LOUCO, EU?
Marcel Agarie

Não quero mais viver. Nem morrer. Não sei bem o que eu necessito, apenas desejo abandonar essa vida caótica que todos estão vivendo. Chega de trânsito, palavrões em plena avenida Paulista. Não quero mais me estressar porque o farol ficou vermelho e ficar com medo de ser assaltado, seqüestrado, e me transformar em mais uma vítima da violência nos semáforos. Quero distância da poluição que sai dos escapamentos de ônibus e carros da cidade e dos vírus e bactérias que sobrevoam as nossas cabeças. 

Não quero mais ver a miséria nas ruas, a fome estampada nos olhos das crianças que vivem sujas nas calçadas, longe das escolas, de seus pais. Pessoas analfabetas, pais de famílias sem emprego, crianças trabalhando nos faróis da cidade. Chega de tolerância, agüentar todos os anos os mesmos políticos fazendo os mesmos discursos, as mesmas promessas, para depois serem eleitos e não cumprirem nada do que prometeram, e por muitas vezes, piorar de vez a situação. Aumento de gasolina a cada 2 semanas, reajustes nos valores das contas de energia elétrica, aumento das passagens de ônibus e miseráveis acréscimos em nossos salários. Chega de impunidade aos que infringem a lei, chega de corrupção. Não sei explicar se tenho mais medo da polícia que nos repreende ou dos ladrões que nos roubam. Como poderei explicar para uma criança que um ex-oficial do exército, hoje defende as facções que comandam o tráfico de drogas. A que ponto chegamos e até aonde chegaremos?

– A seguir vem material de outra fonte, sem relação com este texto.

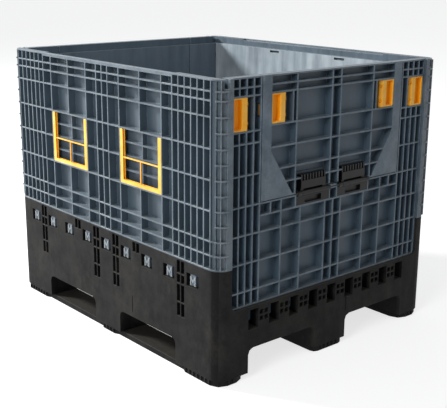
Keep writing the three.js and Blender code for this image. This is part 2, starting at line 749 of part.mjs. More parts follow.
function baseInterior() {
  const baseHalf = WIDTH / 2 - LONG_SIDE;
  const sideInner = LENGTH / 2 - END_SIDE;
  const top = [END_SIDE_TOP - SEAT_GAP, LONG_SIDE_TOP + past];
  const opening = roundedRectangle(
    -openingHalf,
    openingHalf,
    END_SIDE_TOP - SEAT_GAP,
    LONG_SIDE_TOP + END_CORNER_RADIUS + past,
    END_CORNER_RADIUS,
  );
  const lipFace = endFace + SEAT_GAP;
  return [
    block([HINGE_LEDGE - sideInner, sideInner - HINGE_LEDGE], [-baseHalf, baseHalf], [DECK_TOP, LONG_SIDE_TOP + past]),
    block([-sideInner, sideInner], [-baseHalf, baseHalf], [HINGE_LEDGE_TOP, LONG_SIDE_TOP + past]),
    block([-lipFace, lipFace], [-baseHalf, baseHalf], top),
    runAlongX(opening, -LENGTH / 2 - past, LENGTH / 2 + past),
  ];
}

// Windows, slots and a rod groove for the hooks under one long wall
function longHinge(side) {
  const across = (from, to) => [side * (longFace + from), side * (longFace + to)];
  const [width, height] = LONG_WINDOW;
  const plate = LONG_ROD_DEPTH - ROD_RADIUS - SEAT_GAP;
  const windowZ = [longRod.z - height / 2, longRod.z + height / 2];
  const places = hookPlaces(LONG_HOOK_PITCH);
  const windows = places.map((x) => block(
    [x - width / 2, x + width / 2],
    across(-past, LONG_ROD_DEPTH + HOOK_REACH + SLOT_CLEARANCE),
    windowZ,
  ));
  const slots = places.map((x) => block(
    [x - LONG_HOOK_WIDTH / 2 - SLOT_CLEARANCE, x + LONG_HOOK_WIDTH / 2 + SLOT_CLEARANCE],
    across(plate - HOOK_PLATE - SEAT_GAP, plate + SLOT_CLEARANCE),
    [windowZ[1] - past, LONG_SIDE_TOP + past],
  ));
  const half = LONG_ROD_LENGTH / 2 + SEAT_GAP;
  const reach = ROD_RADIUS + SEAT_GAP;
  const groove = block([-half, half], across(plate, LONG_SIDE + past), [longRod.z - reach, longRod.z + reach]);
  return [...windows, ...slots, groove];
}

// The same under one end wall, open to the inside so that the hooks can turn
function endHinge(side) {
  const [width, height] = END_WINDOW;
  const inner = LENGTH / 2 - END_SIDE - HINGE_LEDGE - past;
  const windowZ = [endRod.z - height / 2, endRod.z + height / 2];
  const places = hookPlaces(END_HOOK_PITCH);
  const windows = places.map((y) => block(
    [side * inner, side * (LENGTH / 2 + past)],
    [y - width / 2, y + width / 2],
    windowZ,
  ));
  const plate = endRod.x + ROD_RADIUS + SEAT_GAP + HOOK_PLATE;
  const slots = places.map((y) => block(
    [side * inner, side * (plate + SLOT_CLEARANCE)],
    [y - END_HOOK_WIDTH / 2 - SLOT_CLEARANCE, y + END_HOOK_WIDTH / 2 + SLOT_CLEARANCE],
    [windowZ[1] - past, END_SIDE_TOP + past],
  ));
  const half = END_ROD_LENGTH / 2 + SEAT_GAP;
  const reach = ROD_RADIUS + SEAT_GAP;
  const groove = block(
    [side * inner, side * (endRod.x + reach)],
    [-half, half],
    [endRod.z - reach, endRod.z + reach],
  );
  return [...windows, ...slots, groove];
}

// Two columns of cells, from the top down
function ventCells(middle, top, rows) {
  const columns = bothSides.map((side) => middle + side * (VENT_CELL + RIB) / 2);
  let z = top;
  return rows.flatMap((row) => {
    const cell = [z - row, z];
    z -= row + RIB;
    return columns.map((at) => ({ across: [at - VENT_CELL / 2, at + VENT_CELL / 2], cell }));
  });
}

function longVents() {
  const tall = mirrored(TALL_VENT_PITCHES).flatMap((n) => ventCells(n * LONG_HOOK_PITCH, VENT_TOP, TALL_VENT_ROWS));
  const short = mirrored(SHORT_VENT_PITCHES).flatMap((n) => ventCells(n * LONG_HOOK_PITCH, VENT_TOP, SHORT_VENT_ROWS));
  const depth = [longFace - past, longFace + VENT_DEPTH];
  return [...tall, ...short].map(({ across, cell }) => block(across, depth, cell));
}

function endVents(side) {
  const places = hookPlaces(END_HOOK_PITCH);
  const middles = places.slice(1).map((y, i) => (y + places[i]) / 2);
  const top = endRod.z + VENT_CELL + RIB / 2 + RIB;
  const depth = [side * (LENGTH / 2 - END_VENT_DEPTH), side * (LENGTH / 2 + past)];
  return middles.flatMap((y) => ventCells(y, top, [VENT_CELL, VENT_CELL]))
    .map(({ across, cell }) => block(depth, across, cell));
}

// One narrow slit over the edge of a fork opening on each face
function mouldSlits(side) {
  const [width, height, depth] = SLIT;
  const foot = FORK_TOP + height / 4;
  const x = side * MIDDLE_FOOT_LENGTH;
  const y = side * MIDDLE_FOOT_WIDTH / 2;
  return [
    block([x - width / 2, x + width / 2], [side * (longFace - past), side * (longFace + depth)], [foot, foot + height]),
    block([side * (LENGTH / 2 - depth), side * (LENGTH / 2 + past)], [y - width / 2, y + width / 2], [foot, foot + height]),
  ];
}

const footColumns = [-(LENGTH - END_FOOT) / 2, 0, (LENGTH - END_FOOT) / 2];
const sideRow = (WIDTH - SIDE_FOOT) / 2;

function spigots(y, gap) {
  return footColumns.map((x) => block(
    [x - SPIGOT_LENGTH / 2 - gap, x + SPIGOT_LENGTH / 2 + gap],
    [y - SPIGOT_WIDTH / 2 - gap, y + SPIGOT_WIDTH / 2 + gap],
    [SKID_HEIGHT - past, SKID_HEIGHT + SPIGOT_HEIGHT + gap],
  ));
}

function baseTray() {
  const outline = roundedRectangle(-LENGTH / 2, LENGTH / 2, -WIDTH / 2, WIDTH / 2, CORNER_RADIUS);
  const body = raised(outline, footTop, LONG_SIDE_TOP - SEAT_GAP);
  return cut(body, [
    ...baseInterior(),
    ...forkChannels(),
    ...bothSides.flatMap((side) => longHinge(side)),
    ...bothSides.flatMap((side) => endHinge(side)),
    ...longVents(),
    ...endVents(1),
    ...bothSides.flatMap((side) => mouldSlits(side)),
    ...[-sideRow, 0, sideRow].flatMap((y) => spigots(y, SEAT_GAP)),
  ]);
}

// Skid under three feet, narrower between them
function skid(y, footWidth, radius) {
  const half = footWidth / 2 - SKID_INSET;
  const pad = (middle, length) => roundedRectangle(
    middle - length / 2 + SKID_INSET,
    middle + length / 2 - SKID_INSET,
    y - half,
    y + half,
    radius,
  );
  const pads = [
    raised(pad(footColumns[0], END_FOOT), 0, SKID_HEIGHT, 1),
    raised(pad(footColumns[1], MIDDLE_FOOT_LENGTH), 0, SKID_HEIGHT, 1),
    raised(pad(footColumns[2], END_FOOT), 0, SKID_HEIGHT, 1),
  ];
  const rail = block(
    [footColumns[0], footColumns[2]],
    [y - half + SKID_WAIST, y + half - SKID_WAIST],
    [0, SKID_HEIGHT],
  );
  return join(...pads, rail, ...spigots(y, 0));
}

// Rods

const longHingeRod = () => {
  const geometry = new THREE.CylinderGeometry(ROD_RADIUS, ROD_RADIUS, LONG_ROD_LENGTH, 12);
  geometry.rotateZ(Math.PI / 2);
  geometry.translate(0, longRod.y, longRod.z);
  return solidOf(geometry);
};

const endHingeRod = () => barAlongY(endRod.x, endRod.z, ROD_RADIUS, -END_ROD_LENGTH / 2, END_ROD_LENGTH / 2);

// Materials

const material = (color, roughness) => new THREE.MeshStandardMaterial({
  color,
  roughness,
  metalness: 0,
  flatShading: true,
});
const GREY = '#5c666e';
const BLACK = '#242424';
const HINGE_BLACK = '#141416';
const YELLOW = '#f0a018';
const STEEL = '#9a9c9e';

function mesh(name, solid, color, roughness = 0.55) {
  const { vertProperties, triVerts } = solid.getMesh();
  const geometry = new THREE.BufferGeometry();
  geometry.setAttribute('position', new THREE.BufferAttribute(vertProperties, 3));
  geometry.setIndex(new THREE.BufferAttribute(triVerts, 1));
  geometry.computeVertexNormals();
  const piece = new THREE.Mesh(geometry, material(color, roughness));
  piece.name = name;
  return piece;
}

// The same solid for the other side of the XZ plane
const reflectY = (solid) => solid.mirror([0, 1, 0]);

// Scene graph

const bin = new THREE.Group();
bin.name = 'pallet_bin';

const cornerFootRadius = CORNER_RADIUS - SKID_INSET;
const middleFootRadius = FORK_RADIUS;
bin.add(mesh('base_tray', baseTray(), BLACK, 0.6));
bin.add(mesh('skid_front', skid(-sideRow, SIDE_FOOT, cornerFootRadius), BLACK, 0.6));
bin.add(mesh('skid_middle', skid(0, MIDDLE_FOOT_WIDTH, middleFootRadius), BLACK, 0.6));
bin.add(mesh('skid_rear', skid(sideRow, SIDE_FOOT, cornerFootRadius), BLACK, 0.6));

const longRodSolid = longHingeRod();
for (const [side, turn, grid] of [['front', 0, fullGrid], ['rear', Math.PI, wideGrid]]) {
  const group = new THREE.Group();
  group.rotation.z = turn;
  group.add(mesh(`long_wall_${side}`, longWall(grid), GREY));
  group.add(mesh(`long_hinge_rod_${side}`, longRodSolid, STEEL, 0.35));
  bin.add(group);
}

const holderSolid = cardHolder();
const holders = new THREE.Group();
holders.add(mesh('card_holder_right', holderSolid, YELLOW, 0.45));
holders.add(mesh('card_holder_left', holderSolid.mirror([1, 0, 0]), YELLOW, 0.45));
bin.add(holders);

const doorSolid = dropDoor();
const endRodSolid = endHingeRod();
const handed = (solid) => ({ near: reflectY(solid), far: solid });
const wallLatches = handed(latch(wallLatchPlace));
const doorLatches = handed(latch(doorLatchPlace));
const brackets = handed(hingeBracket());
const leaves = handed(hingeLeaf());
const pins = handed(hingePin());

// The right-hand end wall has the full grid, the left-hand one only the wider ribs
const wideSideRibs = [sideRibs[0], sideRibs[1], lastSideRib];
for (const [end, turn, ribs] of [['right', 0, sideRibs], ['left', Math.PI, wideSideRibs]]) {
  const group = new THREE.Group();
  group.rotation.z = turn;
  group.add(mesh(`end_wall_${end}`, endWall(ribs), GREY));
  group.add(mesh(`drop_door_${end}`, doorSolid, GREY));
  group.add(mesh(`end_hinge_rod_${end}`, endRodSolid, STEEL, 0.35));
  for (const hand of ['near', 'far']) {
    group.add(mesh(`wall_latch_${end}_${hand}`, wallLatches[hand], YELLOW, 0.45));
    group.add(mesh(`door_latch_${end}_${hand}`, doorLatches[hand], YELLOW, 0.45));
    group.add(mesh(`hinge_bracket_${end}_${hand}`, brackets[hand], HINGE_BLACK, 0.5));
    group.add(mesh(`hinge_leaf_${end}_${hand}`, leaves[hand], HINGE_BLACK, 0.5));
    group.add(mesh(`hinge_pin_${end}_${hand}`, pins[hand], STEEL, 0.35));
  }
  bin.add(group);
}

export default bin;
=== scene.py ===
# Collapsible plastic pallet bin: the finished look of each piece, in metres, +Z up.
# The bin stands closed on a pale floor, its 1200 mm side along X and its front wall at -Y.

import math

import bpy
from mathutils import Matrix, Vector


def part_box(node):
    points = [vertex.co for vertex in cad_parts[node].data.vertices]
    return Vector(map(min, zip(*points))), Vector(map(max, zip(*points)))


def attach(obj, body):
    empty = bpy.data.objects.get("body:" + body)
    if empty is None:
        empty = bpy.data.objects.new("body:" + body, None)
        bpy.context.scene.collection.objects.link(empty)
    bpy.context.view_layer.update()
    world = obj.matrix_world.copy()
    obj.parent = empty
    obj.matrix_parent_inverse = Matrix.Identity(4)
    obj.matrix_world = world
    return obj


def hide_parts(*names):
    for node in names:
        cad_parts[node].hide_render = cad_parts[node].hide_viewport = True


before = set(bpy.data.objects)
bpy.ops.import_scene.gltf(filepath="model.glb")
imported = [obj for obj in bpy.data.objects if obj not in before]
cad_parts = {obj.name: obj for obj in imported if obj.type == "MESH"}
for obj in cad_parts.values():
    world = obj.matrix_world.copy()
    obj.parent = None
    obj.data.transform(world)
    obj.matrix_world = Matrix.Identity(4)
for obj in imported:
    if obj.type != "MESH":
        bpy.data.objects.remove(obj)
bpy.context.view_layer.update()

# Camera
# It stands off the corner between the front wall and the right end wall, a little above
# the rim, with a mild telephoto lens and a slight roll, as the photograph was taken.

view_azimuth = math.radians(49.19)
view_elevation = math.radians(15.23)
view_roll = math.radians(0.43)
level_right = Vector((math.cos(view_azimuth), math.sin(view_azimuth), 0))
away = Vector((
    math.sin(view_azimuth) * math.cos(view_elevation),
    -math.cos(view_azimuth) * math.cos(view_elevation),
    math.sin(view_elevation),
))
level_up = away.cross(level_right)
rolled_right = math.cos(view_roll) * level_right + math.sin(view_roll) * level_up
rolled_up = math.cos(view_roll) * level_up - math.sin(view_roll) * level_right

camera_data = bpy.data.cameras.new("camera")
camera_data.lens = 72.02  # millimetres, on a sensor 36 mm wide
camera_data.sensor_width = 36
camera_data.sensor_fit = "HORIZONTAL"
camera = bpy.data.objects.new("camera", camera_data)
bpy.context.scene.collection.objects.link(camera)
turned = Matrix((rolled_right, rolled_up, away)).transposed().to_4x4()
camera_place = (2.4959, -2.1185, 1.2725)
camera.matrix_world = Matrix.Translation(camera_place) @ turned
bpy.context.scene.camera = camera

# Studio
# A wide pale floor that keeps the bin's shadow, a white surround, one large soft lamp from
# the left and a weaker one from the front. The surround lights the shaded faces weakly.

bpy.context.scene.view_settings.view_transform = "Standard"


def add_node(tree, kind, inputs=None, **settings):
    """A node in a tree, with its settings made and its inputs set or linked."""
    node = tree.nodes.new(kind)
    for name, value in settings.items():
        setattr(node, name, value)
    for name, value in (inputs or {}).items():
        if isinstance(value, bpy.types.NodeSocket):
            tree.links.new(value, node.inputs[name])
        else:
            node.inputs[name].default_value = value
    return node


def shows_white(tree):
    """1 for the rays that see the white backdrop: the camera's, mirrored and clear ones."""
    rays = add_node(tree, "ShaderNodeLightPath")
    mirrored = add_node(tree, "ShaderNodeMath", operation="MAXIMUM", inputs={
        0: rays.outputs["Is Glossy Ray"], 1: rays.outputs["Is Transmission Ray"],
    })
    seen = add_node(tree, "ShaderNodeMath", operation="MAXIMUM", inputs={
        0: rays.outputs["Is Camera Ray"], 1: mirrored.outputs[0],
    })
    return seen.outputs[0]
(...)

Chega de guerra, de destruição, diferença racial e religiosa. Chega de matança, chacinas covardes e atentados terroristas. Exterminem as doenças, epidemias e ataques bacteriológicos. O mundo vive com medo, como se estivesse ao lado de uma bomba prestes a explodir. Qualquer barulho suspeito e todos entram em pânico. Pensam no início da 3ªguerra mundial, sem saber que já vivemos dentro dela. Para falar verdade, devemos estar passando pela 26ª guerra mundial. Estamos nos acabando a cada dia que passa.

Mas uma coisa nisso tudo é certo. O mundo nunca será perfeito. Nunca eliminarei todos os momentos ruins da minha frente, porque o ventilador um dia vai quebrar quando estiver bastante calor, a televisão irá pifar na hora do jogo da seleção (humm, até que não é um mal negócio) e ainda acordarei diversas vezes com aquelas dores nas costas. Porém, nenhum desses fatores deixará no meu coração a revolta, a tristeza e a indignação, assim como os atos de violência que estão acontecendo ultimamente. Só me resta agradecer à Deus por me dar paciência, coragem, sabedoria e a esperança, para nunca deixar de acreditar que algum dia, por mais distante que esteja, os meus filhos, netos e futuros descendentes tenham uma vida tranqüila, desfrutem de um cineminha à noite, tenham um emprego digno e possam construir uma família feliz.

Poderíamos viver em paz em um lugar sem guerras, todos em uma grande sociedade e dividindo os espaços com todos os animais, que mesmo irracionais, são tão racionais quanto nós, e só matam por questões de sobrevivência. É assim que eu imagino um lugar ideal. Um lugar calmo e sereno, ao som de uma boa música, as pessoas queridas por perto e muito chocolate para comer. Mas será que vivendo assim, evoluiríamos tanto? Acho que não. Mas o que adianta progredirmos tanto tecnologicamente e regredirmos nas atitudes de amor, paz e felicidade? Melhor deixa pra lá. 

Realmente, não devo estar melhorando, pois continuo com esses pensamentos utópicos da vida. Em minha mente ainda reina o trauma de tudo que vi e vivi fora daqui. Tenho certeza que um dia tudo isso passará e não precisarei mais me tratar. Poderei sair deste hospício e viver na cidade como uma pessoa normal, controlando todos os meus medos e minhas indignações. Mas, para isso, terei que deixar de acreditar em tudo isso que o mundo considera uma loucura, o meu sonho de vida, para viver em um mundo tão louco quanto eu, considerado normal.

Louco, eu? 


OBS: Este era o texto que eu pretendia participar no Livro Anjos de Prata vol. 3, que infelizmente teve o seu orçamento cortado, pois o dinheiro está "curto".